The ones we will be talking about today are related to tools and infrastructure that can make accessing and importing data very difficult. BI tools can be beneficial, but they create mundane tasks around adding data into them accurately from multiple sources.
The issues of using business intelligence tools for analytics and data intelligence
Modern organizations use various business intelligence tools, including PowerBI, Tableau, Qlik, Looker, MicroStrategy, and so on. These tools are the primary weapons of data and business analysts, but analysts aren’t interested just in analytics capabilities and dashboarding of their tools.
They also want to eliminate all the mundane tasks associated with the process and increase the overall speed. If you want your interactive dashboarding to have a significant impact, it needs to have real-time responses.
Business intelligence workloads need high throughput and low latency because they are read-heavy. Data scientists can cache smaller datasets directly in their BI tools. However, with larger volumes of data, it’s necessary to have a populated database that you can query according to your needs.
Regardless of how the BI engine is optimized and how helpful it can be, the performance is slowed down by the reads that come from the database you’re using. However, the vital thing to know is that BI queries are typical SQL queries being done using a JDBG interface.
Making data approachable
Why is it important to know that these are standard SQL queries? The answer lies in distributed query engines that can work all kinds of magic with data. If the need is speed, these platforms work ideally for this kind of use.
Some of the most popular solutions include PrestoDB and Trino. Let’s talk a bit more about what they are and how they can make data analysis, visualization, and interactive data use easier.
PrestoDB and Trino for BI
PrestoDB was originally developed by Facebook back in 2013. This distributed querying engine is created on SQL, and you can use it with a lot of different BI tools, including Microsoft Power BI, Tableau, and others.
This engine can query massive datasets at incredible speeds without any issues. The main goal behind the development of Presto was to provide data access on a large scale within data lakes. In just a couple of years, Trino was created from Presto as an “expansion” to expand the number of analytics capabilities.
Both Presto and Trino have strong communities, the ability to exchange information and offer excellent performance. However, the critical feature that they share is that users can access data using a single query from multiple data sources.
They can also combine data from different places, work with various data formats, support different data stores, and offer versatile connectors such as Kafka, MySql, and so on.
Trino & Presto today
These platforms are extensible, versatile, and adjustable. It has a lot of different use cases with different settings. At the moment, Facebook uses it for most of its SQL analytics work. That includes things like ETL jobs and interactive BI queries.
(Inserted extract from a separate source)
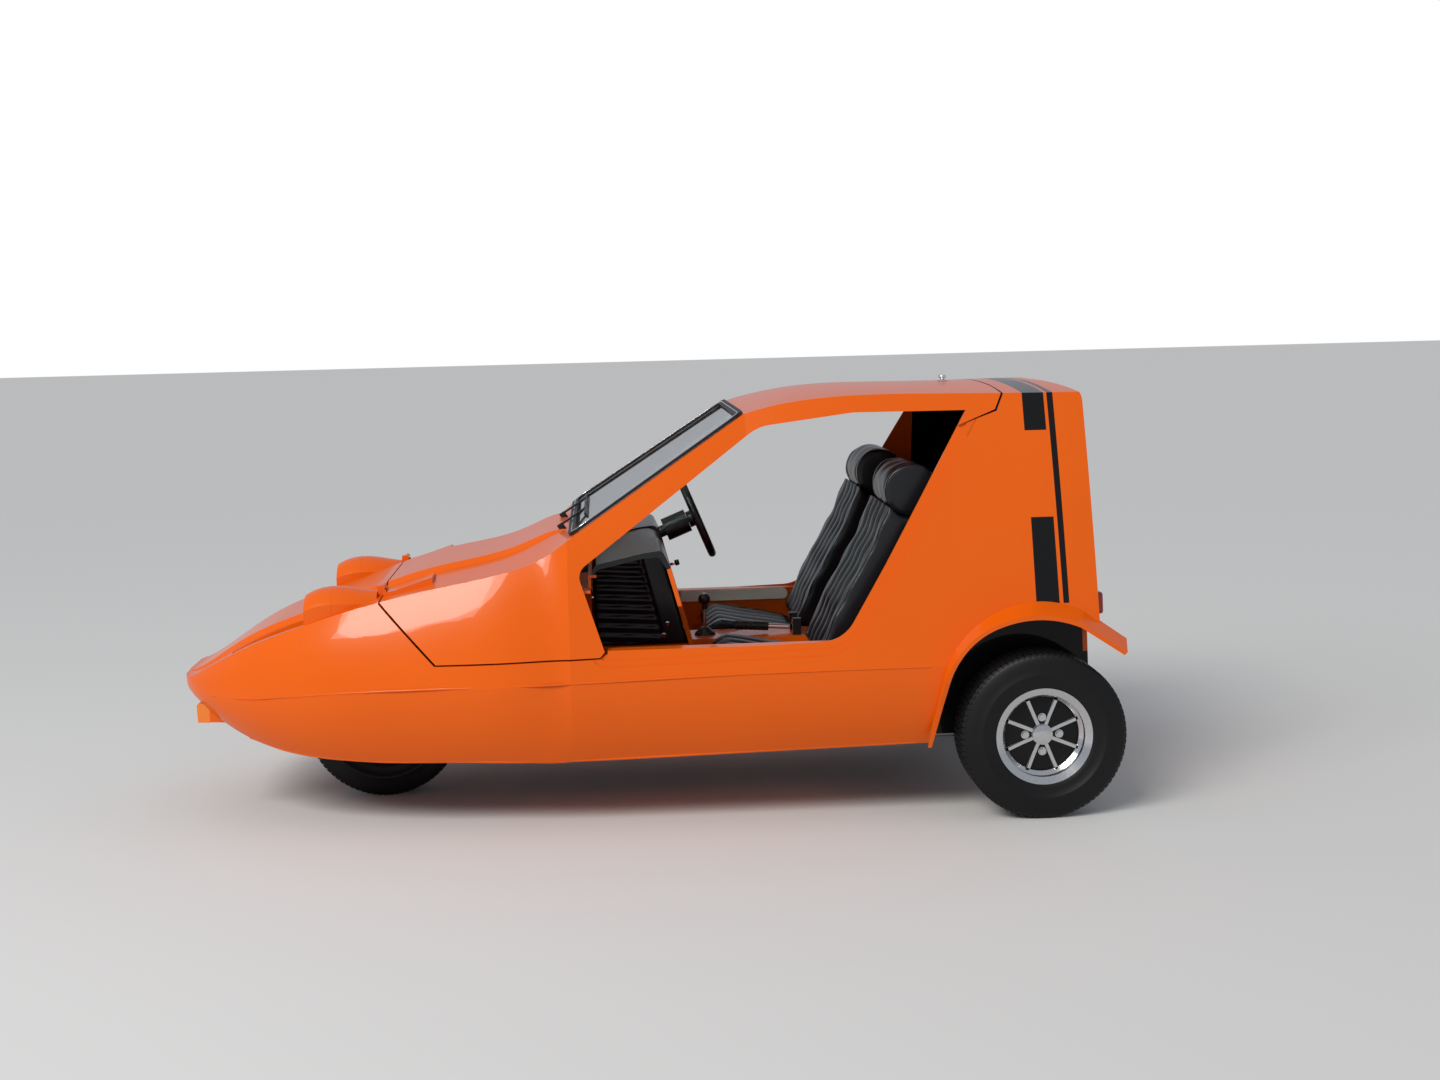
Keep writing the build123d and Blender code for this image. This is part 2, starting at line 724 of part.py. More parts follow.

On top of that, Presto powers lots of analytics tools to support performance dashboards and is used as an SQL interface for several NoSQL systems. The two have been recognized as SQL platforms that have the best growth when it comes to data analytics.
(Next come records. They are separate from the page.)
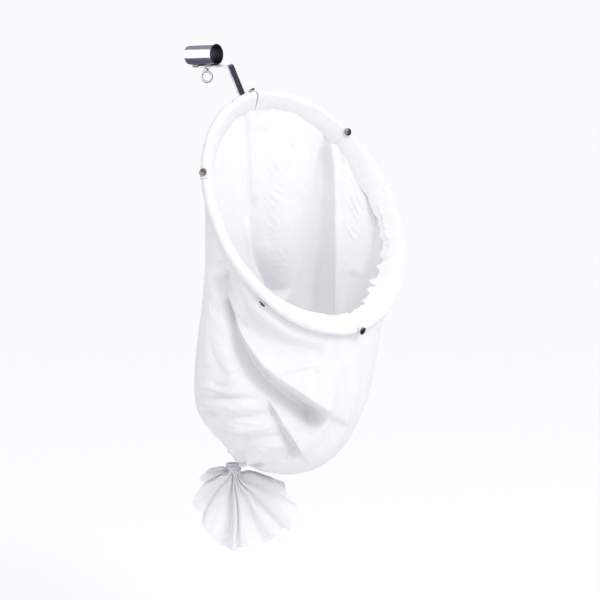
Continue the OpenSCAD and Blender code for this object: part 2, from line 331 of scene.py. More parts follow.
def cotton_material(name, tint=(0.93, 0.93, 0.95), through=0.42):
    """Plain-weave cotton: crossed threads, slubs, a faint crumple, and some light through it."""
    mat, tree, shader = new_material(name)
    slub = texture(tree, "ShaderNodeTexNoise", 60, Detail=6.0, Roughness=0.6)
    dim = tuple(c * 0.965 for c in tint)
    tone = ramp(tree, slub.outputs["Fac"], [(0.35, dim), (0.65, tint)])
    tree.links.new(tone, shader.inputs["Base Color"])
    shader.inputs["Roughness"].default_value = 0.92
    shader.inputs["Specular IOR Level"].default_value = 0.15
    shader.inputs["Sheen Weight"].default_value = 0.08
    shader.inputs["Sheen Roughness"].default_value = 0.5
    threads = []
    for direction in ("X", "Z"):
        wave = texture(tree, "ShaderNodeTexWave", 620, Distortion=0.6, Detail=1.0)
        wave.bands_direction = direction
        threads.append(wave.outputs["Fac"])
    weave = tree.nodes.new("ShaderNodeMath")
    weave.operation = "MAXIMUM"
    tree.links.new(threads[0], weave.inputs[0])
    tree.links.new(threads[1], weave.inputs[1])
    crumple = texture(tree, "ShaderNodeTexNoise", 95, Detail=8.0, Roughness=0.62, Distortion=0.4)
    first = add_bump(tree, shader, weave.outputs[0], 0.00006, 0.5)
    add_bump(tree, shader, crumple.outputs["Fac"], 0.0005, 0.55, after=first)
    glow = tree.nodes.new("ShaderNodeBsdfTranslucent")
    glow.inputs["Color"].default_value = (0.98, 0.97, 0.97, 1)
    mix = tree.nodes.new("ShaderNodeMixShader")
    mix.inputs["Fac"].default_value = through
    tree.links.new(shader.outputs[0], mix.inputs[1])
    tree.links.new(glow.outputs[0], mix.inputs[2])
    tree.links.new(mix.outputs[0], tree.nodes["Material Output"].inputs["Surface"])
    return mat


def metal_material(name, bright, dark, rough, mark_scale=90, mark=0.00004, stretch=None):
    """Plated or bare steel: tone patches, roughness patches and fine marks."""
    mat, tree, shader = new_material(name)
    shader.inputs["Metallic"].default_value = 1.0
    patches = texture(tree, "ShaderNodeTexNoise", mark_scale, Detail=5.0, Roughness=0.6)
    tone = ramp(tree, patches.outputs["Fac"], [(0.35, dark), (0.62, bright)])
    tree.links.new(tone, shader.inputs["Base Color"])
    low, high = rough
    dullness = ramp(tree, patches.outputs["Fac"], [(0.3, grey(high)), (0.7, grey(low))])
    tree.links.new(dullness, shader.inputs["Roughness"])
    marks = texture(tree, "ShaderNodeTexNoise", mark_scale * 9, Detail=3.0, Roughness=0.7)
    if stretch is not None:
        scaler = tree.nodes.new("ShaderNodeMapping")
        scaler.inputs["Scale"].default_value = stretch
        tree.links.new(tree.nodes["Texture Coordinate"].outputs["Object"], scaler.inputs["Vector"])
        tree.links.new(scaler.outputs["Vector"], marks.inputs["Vector"])
    add_bump(tree, shader, marks.outputs["Fac"], mark, 0.8)
    return mat


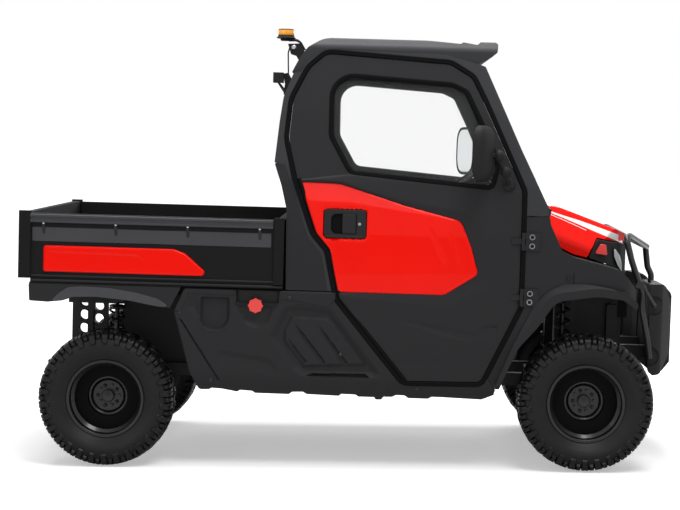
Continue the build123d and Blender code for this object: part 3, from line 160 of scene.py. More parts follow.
def inside(x, z, line):
    """Distance to a closed outline, positive inside it: the nearest of its straight runs, with the side found
    by counting how often a level ray crosses them."""
    a = np.asarray(line, float)[:, :2]
    b = np.roll(a, -1, 0)
    px, pz = np.asarray(x)[..., None], np.asarray(z)[..., None]
    ex, ez = b[:, 0] - a[:, 0], b[:, 1] - a[:, 1]
    t = np.clip(((px - a[:, 0]) * ex + (pz - a[:, 1]) * ez) / np.maximum(ex ** 2 + ez ** 2, 1e-9), 0, 1)
    gap = np.sqrt((px - a[:, 0] - t * ex) ** 2 + (pz - a[:, 1] - t * ez) ** 2).min(-1)
    crossed = (a[:, 1] <= pz) != (b[:, 1] <= pz)
    at = a[:, 0] + (pz - a[:, 1]) * ex / np.where(ez == 0, 1e-9, ez)
    return np.where((crossed & (px < at)).sum(-1) % 2 == 1, gap, -gap)


def within(x, z, corners, steps=8):
    """Distance inside the rounded outline of corner points."""
    return inside(x, z, rounded(corners, steps=steps))


def rise(d, low, high):
    """0 below one distance, 1 above the other, straight between."""
    return np.clip((d - low) / (high - low), 0, 1)


# ------------------------------------------------------------------ mesh surfaces
def grid(points, wrap_u=False, wrap_v=False):
    """Vertices and quads of a (rows, columns, 3) grid; a wrapped side joins its last line to its first."""
    m, n = points.shape[:2]
    idx = np.arange(m * n).reshape(m, n)
    if wrap_u:
        idx = np.vstack([idx, idx[:1]])
    if wrap_v:
        idx = np.hstack([idx, idx[:, :1]])
    quads = np.stack([idx[:-1, :-1], idx[1:, :-1], idx[1:, 1:], idx[:-1, 1:]], -1).reshape(-1, 4)
    return points.reshape(-1, 3), quads


def joined(parts):
    """Several (vertices, quads) pairs as one."""
    verts, quads, base = [], [], 0
    for v, q in parts:
        verts.append(v)
        quads.append(q + base)
        base += len(v)
    return np.concatenate(verts), np.concatenate(quads)


def flipped(part):
    """Mirror image of a part across the vehicle's middle plane."""
    v, q = part
    return v * np.array([1, -1, 1]), q[:, ::-1]


def both(parts):
    """Right-hand parts with their left-hand mirror images."""
    return list(parts) + [flipped(p) for p in parts]


def unit(v):
    """Vectors of length one."""
    v = np.asarray(v, float)
    return v / np.maximum(np.linalg.norm(v, axis=-1, keepdims=True), 1e-12)


def tangents(path, closed=True):
    """Unit tangents of a path."""
    if closed:
        return unit(np.roll(path, -1, 0) - np.roll(path, 1, 0))
    return unit(np.gradient(path, axis=0))


def normals(loop, middle):
    """Unit vectors square to a closed flat line, pointing away from a middle."""
    t = tangents(loop)
    n = np.stack([t[:, 1], -t[:, 0]], -1)
    return n * np.sign((n * (loop - middle)).sum(1))[:, None]


def tube(path, radius, sides=12, closed=False, up=UP):
    """Round tube: at each path point a circle of the radius in the plane of two normals, the first being the
    up vector less its part along the tangent. Ends close on rings shrunk to the axis."""
    path = np.asarray(path, float)
    tangent = tangents(path, closed)
    n1 = np.broadcast_to(np.asarray(up, float), path.shape)
    n1 = unit(n1 - (n1 * tangent).sum(1, keepdims=True) * tangent)
    n2 = np.cross(tangent, n1)
    r = np.broadcast_to(np.asarray(radius, float), (len(path),))
    if not closed:
        path, n1, n2 = (np.vstack([a[:1], a, a[-1:]]) for a in (path, n1, n2))
        r = np.r_[1e-5, r, 1e-5]
    a = np.linspace(0, 2 * math.pi, sides, endpoint=False)[:, None]
    ring = path[:, None] + r[:, None, None] * (np.cos(a) * n1[:, None] + np.sin(a) * n2[:, None])
    return grid(ring, wrap_u=closed, wrap_v=True)


def lathe(profile, centre, axis, sides=24, up=UP):
    """Profile of (distance along the axis, radius) turned about an axis through a centre."""
    profile = np.asarray(profile, float)
    axis = unit(np.asarray(axis, float))
    n1 = unit(np.asarray(up, float) - np.dot(up, axis) * axis)
    n2 = np.cross(axis, n1)
    a = np.linspace(0, 2 * math.pi, sides, endpoint=False)[:, None]
    ring = np.cos(a) * n1 + np.sin(a) * n2
    pts = np.asarray(centre, float) + profile[:, 0, None, None] * axis + profile[:, 1, None, None] * ring[None]
    return grid(pts, wrap_v=True)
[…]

Trino makes it easier for data professionals to add their data into their BI tools. The versatility and flexibility allow Trino to connect to multiple databases from which they can query data and then connect to Tableau and other visualization tools.
How Trino helps
Trino can deal with all the issues associated with adding valuable data to business intelligence tools. On top of that, it can also discover new opportunities with its federated queries, horizontal cluster scaling, and parallel queries.
From the very beginning, Trino was designed to query various data sources depending on their structure and size. With Trino, you don’t have to invest tons of money to get a fast analytics process – it can fetch data quickly from many different sources.
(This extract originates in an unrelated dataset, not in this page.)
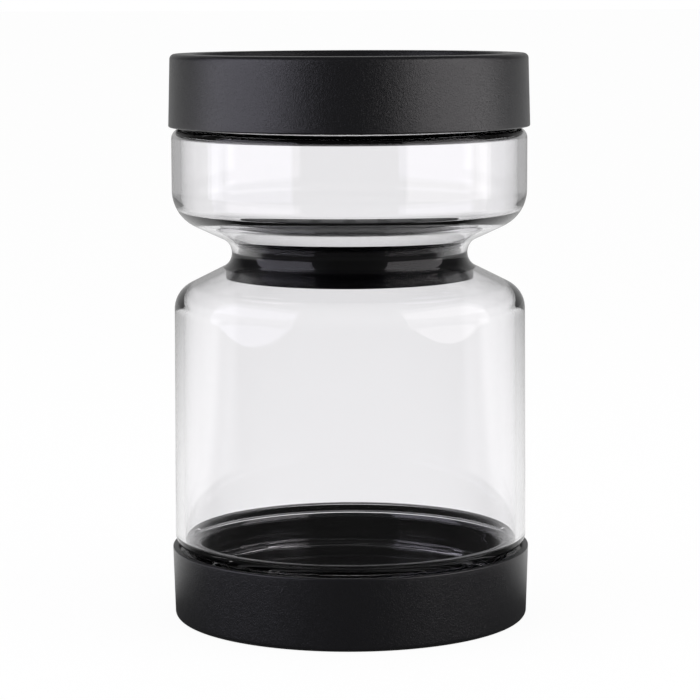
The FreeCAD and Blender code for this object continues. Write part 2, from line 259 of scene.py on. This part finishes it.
# %% Glass corners
GLASS_WALL = 2.7 * MM
WAIST_WALL = 1.7 * MM
NECK = span("top_lid_gasket")[2]
LIP_MIDDLE = NECK - GLASS_WALL / 2
LID_GAP = 0.3 * MM
SHOULDER = TOP_EDGE - LID_GAP
SHOULDER_ROUND = 3.2 * MM
NECK_ROOT = 1.2 * MM
LIP_ROUND = 0.9 * MM
THROAT_HEIGHT = BASE + 107.3 * MM
THROAT_RADIUS = 34.4 * MM
THROAT_ROUND = 4.8 * MM
FLOOR_RISE = 0.466
FLOOR_ROUND = 11.3 * MM
INNER_RISE = 0.583
INNER_ROUND = 3.9 * MM
SHOULDER_FALL = 0.5
LARGE_ROUND = 7.9 * MM
LARGE_TAPER = 0.5 * MM


def turned_over(height):
    """The same height measured on the jar turned over: base + top - height."""
    return BASE + TOP - height


def floor_level(radius, inset, rise):
    """Height of the small chamber's floor: throat + (round + inset) root(1 + rise²) + run x rise."""
    run = radius - THROAT_RADIUS - THROAT_ROUND
    return THROAT_HEIGHT + (THROAT_ROUND + inset) * math.hypot(1, rise) + run * rise


def shoulder_level(radius, inset):
    """Height of the large chamber's shoulder: throat - (round + inset) root(1 + fall²) - run x fall."""
    run = radius - THROAT_RADIUS - THROAT_ROUND
    return THROAT_HEIGHT - (THROAT_ROUND + inset) * math.hypot(1, SHOULDER_FALL) - run * SHOULDER_FALL


def glass_corners(inset, waist_inset, rise, corner):
    """Corners from the top mouth to the lower one, on a surface set in from the outside.

    The waist's corner is where both slopes meet: centre - (round + inset) x both roots / (rise + fall).
    """
    slants = math.hypot(1, rise) + math.hypot(1, SHOULDER_FALL)
    waist = THROAT_RADIUS + THROAT_ROUND - (THROAT_ROUND + waist_inset) * slants / (rise + SHOULDER_FALL)
    neck = NECK - inset
    chamber = CHAMBER - inset
    large = chamber - LARGE_TAPER
    shoulder = SHOULDER - inset
    return [
        (neck, MOUTH_HIGH, LIP_ROUND),
        (neck, shoulder, NECK_ROOT + inset),
        (chamber, shoulder, SHOULDER_ROUND - inset),
        (chamber, floor_level(chamber, waist_inset, rise), corner),
        (waist, floor_level(waist, waist_inset, rise), THROAT_ROUND + waist_inset),
        (large, shoulder_level(large, waist_inset), LARGE_ROUND - inset),
        (chamber, turned_over(shoulder), SHOULDER_ROUND - inset),
        (neck, turned_over(shoulder), NECK_ROOT + inset),
        (neck, MOUTH_LOW, LIP_ROUND),
    ]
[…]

There’s no need to handle these tasks manually and waste time. Furthermore, Trino is very simple because it is a query engine compliant with ANSI SQL. It works with all BI tools, including Power BI, Tableau, R, Superset, Looker, and so on.
Trino makes your SQL queries less resource-demanding. Both PResto and Trino separate data processing and storage. It executes queries over Connectors and can read tables from different formats.
No backend complexity
- Easier integration between different systems
- Consistent data interface
- Continuity for both single and multi-container products
Trino works well both for large and small configurations. It makes things a lot easier and gives companies the freedom to set up any application they want.
Open source is the future, especially when it comes to data analytics. Why pay for expensive commercial solutions and risk vendor lock-in if you can get solutions like Presto and Trino?